人生に大切なことはすべて絵本から教わった レポート 第1回「良寛とフランチェスコ ― 大正デモクラシーがもたらしたもの」
2011年6月11日(土) ヒルサイドプラザ
2008年度、大好評を得た人気セミナーシリーズ「人生に大切なことはすべて絵本から教わった」が、2年ぶりに再開されました。昨年3月、同シリーズをまとめた著書の出版記念会以来の末盛さんの登場です。昨年5月に東京から盛岡に拠点を移された末盛さん。3.11の震災で東北新幹線が不通となったため4月に予定していた第1回がキャンセルとなったため、今回が最初のセミナーとなりました。

冒頭、現在末盛さんが取り組んでおられる「3.11絵本プロジェクトいわて」のご報告をいただきました。被災したこどもたちに絵本を届けたいという思いから、これまでのご経験のもと、真っ先に立ち上げられた絵本プロジェクト。これまでに届けられた22万冊以上の絵本と、それぞれに込められた送り主からのメッセージ、現地におけるエピソード等をお話しいただきました。(絵本プロジェクトについては、末盛さんのリレーエッセイにも報告されています。)
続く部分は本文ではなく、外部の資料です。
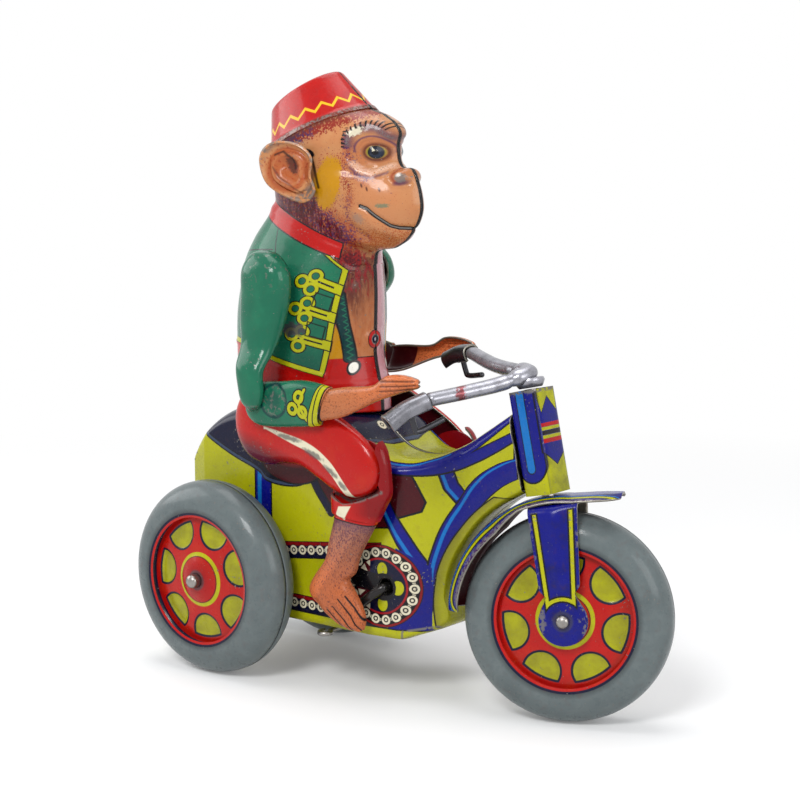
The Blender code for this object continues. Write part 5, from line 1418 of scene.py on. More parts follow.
@dataclass
class Rider:
    """The monkey: two stamped halves, the ears and the jointed limbs."""

    bench: Bench
    fez_height: float = 9.0
    fez_base: float = 11.7
    fez_top: float = 7.5
    ear_at: tuple = (14, 9.8, 92.9)
    hip_inner: float = 13.3
    knee_inner: float = 14.3
    thigh_outer: float = 16.6
    leg_inner: float = 13.6
    leg_depth: float = 3.0
    shoulder_inner: float = 13.9
    shoulder_outer: float = 18.1
    elbow_inner: float = 19.5
    elbow_outer: float = 21.4
    forearm_inner: float = 17.0
    forearm_outer: float = 19.2
    mouth: tuple = ((26.7, 86.8), (27.8, 86.4), (29.1, 85.2), (30.2, 84.3), (31.3, 83.4), (32.4, 83),
                    (33.9, 82.9))
    brow: tuple = ((24.4, 98.2), (24.5, 99.4), (25, 100.8), (26.6, 101.5), (28.6, 100.9), (29.9, 99.4))
    front: tuple = ((20.3, 56.2), (22.9, 75.2))
    notch: tuple = (20.7, 77.2)

    def sections(self) -> tuple[Array, Array]:
        """Sections as back x and z, front x and z, half width and how square they are behind and in front.

        Returns:
            Rows for the body and head, and rows for the fez.
        """
        body = [(-3.9, 49.6, 26.8, 49.6, 12.2, 2.3, 1.7), (-4.2, 54, 26.4, 54, 12.6, 2.3, 1.7),
                (-4.4, 60, 25.2, 60, 12.9, 2.2, 1.7), (-4.6, 66.5, 25.3, 66, 12.9, 2.1, 1.7),
                (-4.4, 71.5, 25.4, 70.5, 12.2, 2, 1.7), (-3.9, 76, 25.3, 74, 11.1, 2, 1.7),
                (-2, 80.5, 25.2, 76.8, 9.4, 2, 1.8), (1, 84.6, 26, 78.6, 7.6, 2.1, 1.8),
                (2.6, 87, 30, 79.4, 7.3, 2.2, 1.7), (2.9, 88.4, 33.6, 82, 7.8, 2.3, 1.6),
                (2.7, 89.7, 35.5, 85.4, 8.1, 2.3, 1.5), (2.4, 90.9, 35.4, 88.6, 8.4, 2.3, 1.45),
                (2.2, 91.9, 34.4, 91.4, 8.5, 2.3, 1.4), (2.1, 92.6, 31.4, 93.6, 8.6, 2.3, 1.5),
                (2, 93.2, 30.7, 97, 8.6, 2.3, 1.7), (2, 93.8, 30.4, 100.2, 8.6, 2.3, 1.8),
                (2, 94.2, 27.2, 102.8, 8.3, 2.2, 1.8)]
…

アートディレクター、北川フラムさんをゲストに迎えての対談は、彫刻家・舟越保武氏(1912-2002)、良寛研究家・北川省一氏(1911-93)という同時代を生きたおふたりのお父さまのお話を中心に進んでゆきました。

「長崎26殉教者記念像」を日本最高のパブリックアートと絶賛する北川さん。スライドを使いながら、抜群のデッサン力に支えられた保武氏の彫刻の魅力と、美しい肖像彫刻で知られる氏のありえたかもしれない抽象彫刻の可能性等、舟越保武論を展開。それを受けて、末盛さんが、お父さまとの生活、あるいは作品をめぐるエピソード等を語られました。
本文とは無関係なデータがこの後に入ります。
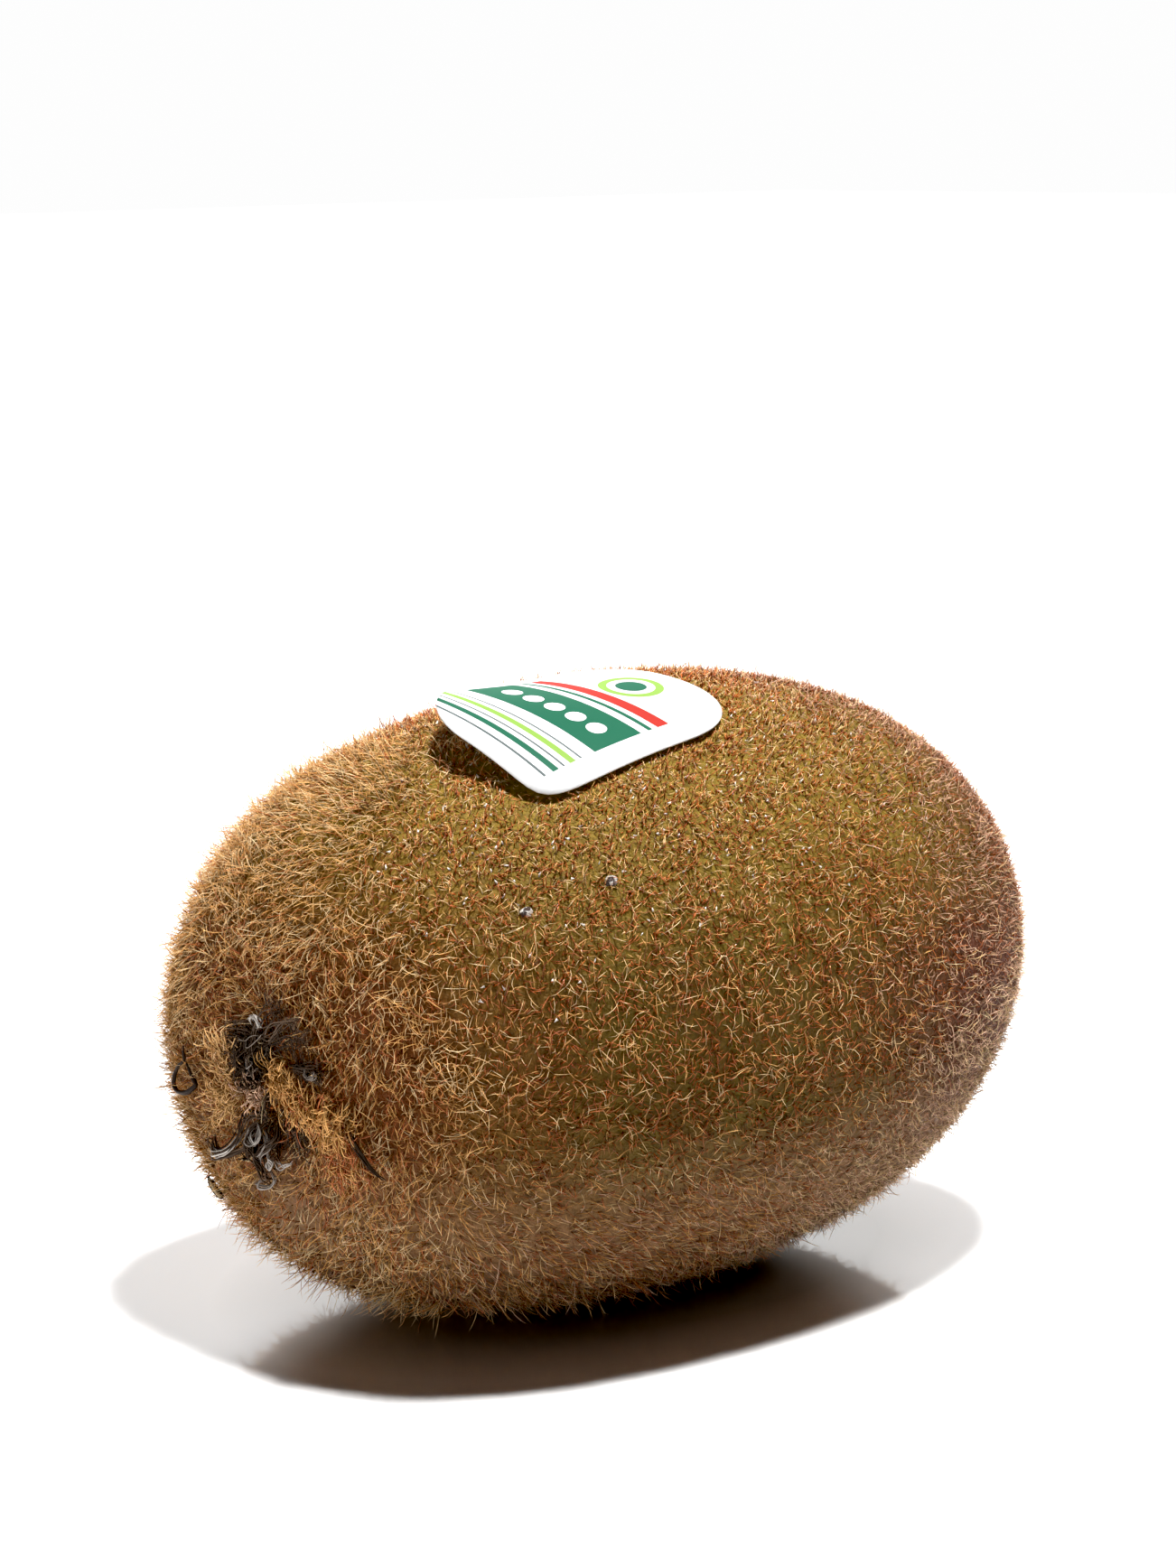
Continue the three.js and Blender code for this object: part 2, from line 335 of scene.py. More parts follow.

「若く美しいダミアン神父より、らい病になってからのダミアン神父のほうが美しい」「レンブラントは最高だ」といった言葉を日常的に家族に伝え、「自分は職人だから」と、社会の動きに対して意見することを控え、コツコツと作品をつくり続けた保武氏。一方、労働運動や農民運動に身を投じ、家に常にいることなく、ふらりと帰ってきては、広辞苑やその他の読み物などを土産のように持ち帰ってくれたという省一氏。
高村光太郎さんが名付けである「千枝子」という名前、ノルウェー語で「前進」を意味する「フラム」という名前についても、名を贈られたおふたりそれぞれが、思いをお話しくださいました。